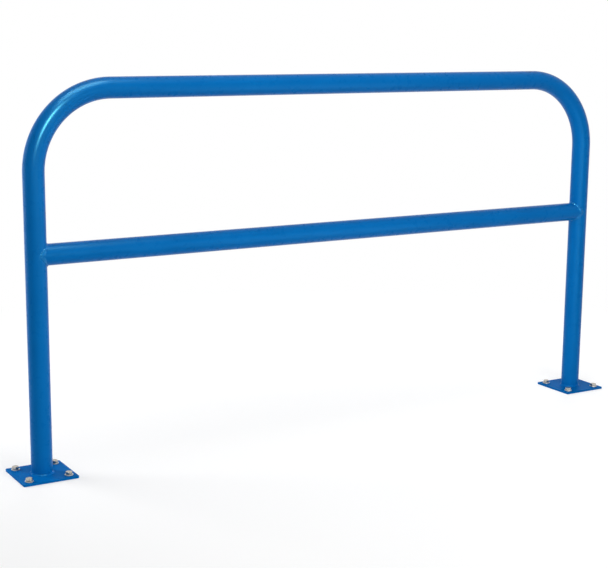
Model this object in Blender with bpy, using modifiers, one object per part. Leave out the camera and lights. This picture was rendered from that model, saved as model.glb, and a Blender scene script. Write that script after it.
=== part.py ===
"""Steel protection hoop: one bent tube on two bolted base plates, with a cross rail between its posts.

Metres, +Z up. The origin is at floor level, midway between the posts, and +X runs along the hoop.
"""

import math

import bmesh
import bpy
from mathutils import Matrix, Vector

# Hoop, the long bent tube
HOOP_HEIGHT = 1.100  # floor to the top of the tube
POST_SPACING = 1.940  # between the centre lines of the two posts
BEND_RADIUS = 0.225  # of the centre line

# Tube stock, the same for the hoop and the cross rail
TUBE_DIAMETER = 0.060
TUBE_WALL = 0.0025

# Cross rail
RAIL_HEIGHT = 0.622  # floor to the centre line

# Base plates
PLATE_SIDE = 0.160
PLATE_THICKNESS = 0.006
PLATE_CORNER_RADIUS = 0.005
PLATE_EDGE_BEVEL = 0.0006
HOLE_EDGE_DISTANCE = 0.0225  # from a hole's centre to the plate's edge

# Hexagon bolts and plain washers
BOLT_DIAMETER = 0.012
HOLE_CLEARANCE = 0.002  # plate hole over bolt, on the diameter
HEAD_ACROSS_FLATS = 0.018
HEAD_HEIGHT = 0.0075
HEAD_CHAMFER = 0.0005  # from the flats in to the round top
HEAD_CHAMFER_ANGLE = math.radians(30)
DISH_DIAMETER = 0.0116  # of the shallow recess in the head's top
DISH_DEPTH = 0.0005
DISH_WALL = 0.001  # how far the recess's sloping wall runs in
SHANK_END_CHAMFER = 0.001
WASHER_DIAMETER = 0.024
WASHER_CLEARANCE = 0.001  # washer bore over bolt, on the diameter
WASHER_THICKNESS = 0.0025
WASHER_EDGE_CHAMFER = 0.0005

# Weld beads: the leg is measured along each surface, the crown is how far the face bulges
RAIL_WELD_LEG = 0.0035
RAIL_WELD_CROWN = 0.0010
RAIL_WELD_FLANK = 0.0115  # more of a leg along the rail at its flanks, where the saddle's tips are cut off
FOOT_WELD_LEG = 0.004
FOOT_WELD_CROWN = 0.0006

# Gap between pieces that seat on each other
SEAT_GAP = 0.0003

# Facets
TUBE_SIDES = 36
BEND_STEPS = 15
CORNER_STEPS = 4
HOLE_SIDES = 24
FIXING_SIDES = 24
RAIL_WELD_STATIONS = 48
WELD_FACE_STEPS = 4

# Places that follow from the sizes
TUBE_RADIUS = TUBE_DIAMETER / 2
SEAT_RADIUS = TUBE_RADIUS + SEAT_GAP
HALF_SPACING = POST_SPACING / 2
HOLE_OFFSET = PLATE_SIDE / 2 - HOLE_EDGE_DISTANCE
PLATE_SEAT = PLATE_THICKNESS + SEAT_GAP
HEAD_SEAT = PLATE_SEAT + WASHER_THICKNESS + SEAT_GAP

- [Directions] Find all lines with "part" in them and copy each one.

- [Final result]
Model this object in Blender with bpy, using modifiers, one object per part. Leave out the camera and lights. This picture was rendered from that model, saved as model.glb, and a Blender scene script. Write that script after it.
=== part.py ===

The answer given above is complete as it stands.